The pastors in this book choose many different ways to speak out. Many pastors strike at the overall Nazi ideology, or the heresies of the German Christian movement, pitting systems of ideas against one another. Other pastors speak out against specific actions, as with the urgent sermons in the aftermath of Kristallnacht and the invasion of Poland. They're biblical sermons, anchored in scripture, but they don't shy away from denouncing the particular offenses taken by the Third Reich. Reading these reminded me of how some churches in the United States during Christmas have erected nativity scenes with Jesus, Mary and Joseph encased in separate cages, bearing powerful witness to the atrocities we are committing at the border as we tear families apart. Lots of people in America in 2020 were outraged by these Nativity scenes, and talked about how churches should stay out of politics, which is all distressingly similar to how many Germans criticized anti-Nazi pastors in the 1930s who spoke out against the evils being done in their own country.
We have separation of church and state in America, which I think is a good thing that protects both institutions from each other. But being separate from the government does not mean being separate from the people or the nation. For some time now, many people have thought of religious speech as being diametrically opposed to secular action, talking as a replacement for doing. "Thoughts and prayers" is the common soporific in America, inviting people to divert their energies away from meaningful change and into useless navel-gazing. But, it doesn't have to be this way. Later in life Helmut Gollwitzer said of preaching that "In no other form of speech are things taken so seriously, is our whole existence so challenged, even put at risk. In no form of speech does our word itself so much take the form of action, of intervention in the history of hearers, as in this." (page 115). Think of the powerful sermons from people like Martin Luther King Jr. or Dr. William Barber.

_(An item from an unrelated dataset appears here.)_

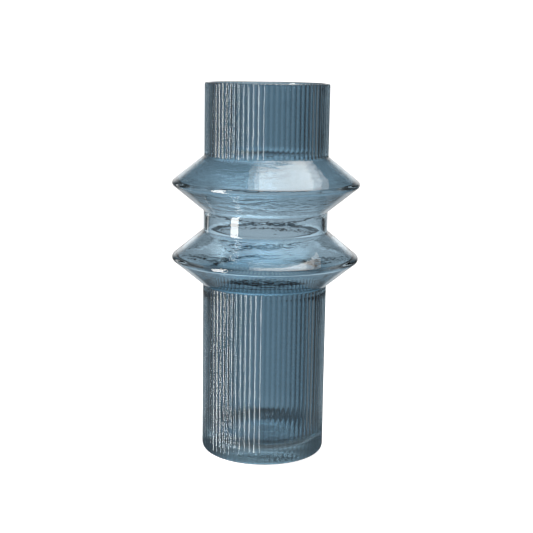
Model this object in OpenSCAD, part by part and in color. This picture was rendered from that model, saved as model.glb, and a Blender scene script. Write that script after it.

Their speech spark literal movements, and, as Helmut implies, are a form of action, a kind of pushing that demands response. To be sure, not every sermon or preacher rises to this level, but this form of speech is capable of it, a divine intervention into earthly affairs that can shock us out of our complacency and move us to do what we must do.
Great precis of this important little volume, Chris. Thanks for taking the time to write it!